Margaret Hassan went even further than most aid workers do.  Irish by birth, she married an Iraqi, became a citizen, learned to speak fluent Arabic, and worked for thirty years to bring some level of dignity to the sick and disabled, the hungry, the unemployed, the sad and frightened.  By all accounts, she was a real miracle worker who achieved marvelous things with her resourcefulness and her budget.  Ordinary people whose lives she had touched loved her.  They marched in the streets to plead for her release. But in the end, Margaret Hassan was executed by a gang of thugs for reasons that no one seems able to discern.

We will probably never know why such an unselfish, dedicated woman died such a chilling and lonely death. But we can reflect on the fact that she lived in what playwright Tennessee Williams called Dragon Country in his play, “I Can’t Imagine Tomorrow.” Williams was writing about people’s personal lives and loneliness when he described  “the country of pain, an uninhabitable country which is inhabited,” but he might just as well have been writing about present-day Iraq (or Afghanistan, or so many other places on the face of the earth in these times.)  In his 1970 play, the personally tormented Williams wrote about characters who tried to reach across “the little cave of consciousness,” to reach out to each other in their mutual pain and grief.

I suspect that Margaret Hassan tried to reach out to her captors during the horrendous month of her confinement. She must have sought a way to cross the chasm that divided them politically or historically, to identify a human connection that might have touched one of the men holding her prisoner.  It makes me deeply sad to know that she was not able to do that.

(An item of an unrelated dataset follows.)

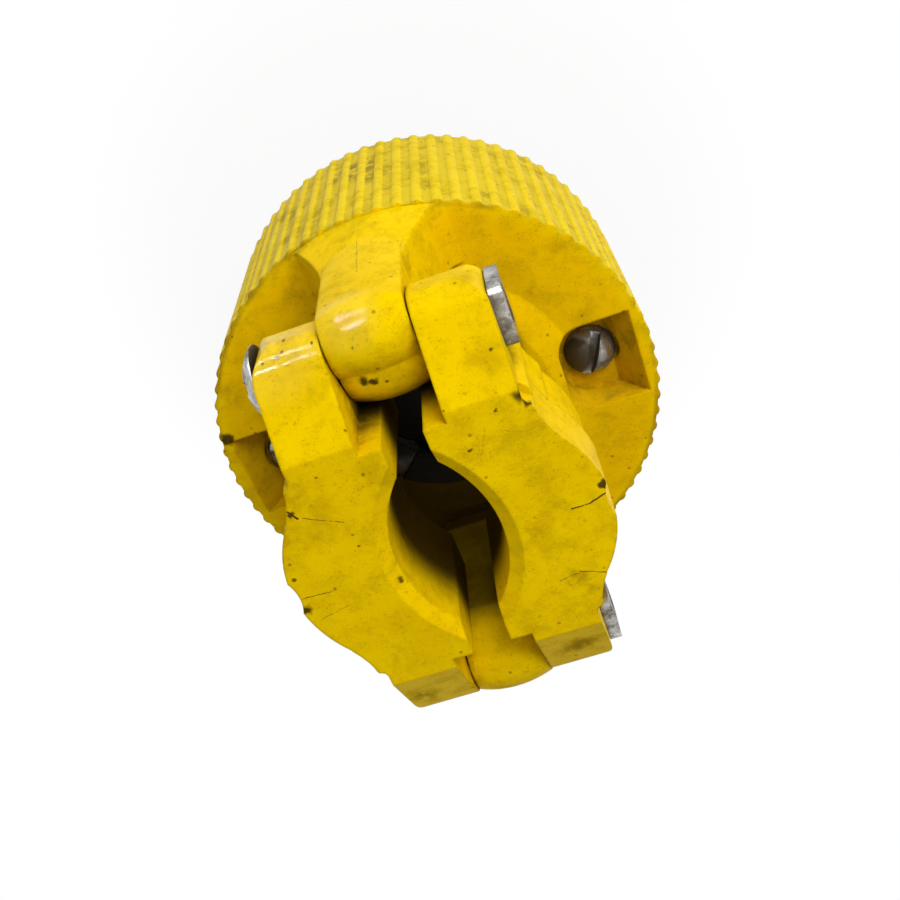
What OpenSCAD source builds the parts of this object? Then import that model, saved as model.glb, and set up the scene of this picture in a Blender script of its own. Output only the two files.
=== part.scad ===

And my heart breaks for this good woman of Baghdad, who must have suffered unimaginable torments in her final days.

Ms. Hassan and I were contemporaries.  We might well have been colleagues at another time and under different circumstances.  But that is not why I grieve her death.  I grieve the loss of Margaret Hassan because of what her death represents for all of us: a barbarous act in a terrible time with implications writ large on the page of human history.

May we soon see an end to the madness of war which brings us all to the edge of the precipice, and may the soul of Margaret Hassan rest in peace.